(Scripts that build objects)
::::::::::
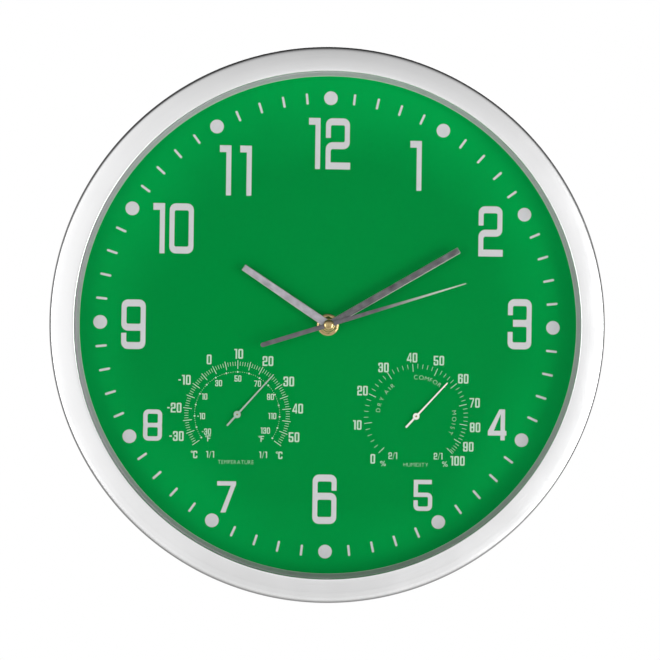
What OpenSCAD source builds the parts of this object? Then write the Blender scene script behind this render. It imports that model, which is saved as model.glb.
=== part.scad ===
// Round wall clock: spun metal bezel, flat glass, dial, quartz movement, and two
// small instruments set in the dial, a thermometer and a hygrometer.
// Millimetres. +Z is up and the front faces -Y. The origin is the middle of the
// hanging hole, in the wall plane. Depths are measured forward from the wall.

/* [Bezel] */
// Outside diameter of the bezel
bezel_d = 350; // [345:0.5:356]
// Diameter of the opening inside the bezel's lip
lip_d = 318.6; // [316:0.2:320]
// Distance from the wall to the front of the bezel
depth = 40; // [39:0.1:44]
// Thickness of the bezel's metal
bezel_t = 1.2; // [0.8:0.1:1.6]
// Radius of the outer front edge
edge_r = 2; // [1.4:0.1:3]
// How far the face falls back from the lip to the outer edge
face_drop = 1.2; // [0.4:0.1:2]

/* [Glass and dial] */
// Thickness of the glass
glass_t = 2; // [1.5:0.1:2.5]
// Diameter of the glass and of the dial
dial_d = 326; // [325:0.2:326.4]
// Thickness of the dial
dial_t = 0.8; // [0.5:0.1:1]
// Visible diameter of the dial inside the spacer ring
sight_d = 317; // [314:0.2:318]

/* [Case] */
// Outside diameter of the rear rim that stands on the wall
rim_d = 325; // [320:0.5:326]
// Width of the opening behind the movement
port_w = 64; // [60:0.5:72]
// Number of case screws
screws = 6; // [3:1:12]
// Radius of the circle of case screws
screw_ring = 169; // [168:0.1:170]

/* [Hanger] */
// Height of the hanging hole above the dial's centre
hang = 120; // [100:1:135]
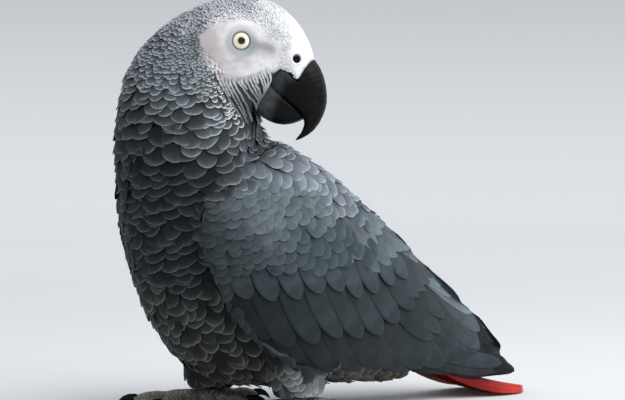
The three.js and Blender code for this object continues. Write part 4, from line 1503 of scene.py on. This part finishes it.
::::::::::
Exercise aim: Gather and return every line that holds the string "Blender".

Result for this task:
What OpenSCAD source builds the parts of this object? Then write the Blender scene script behind this render. It imports that model, which is saved as model.glb.
The three.js and Blender code for this object continues. Write part 4, from line 1503 of scene.py on. This part finishes it.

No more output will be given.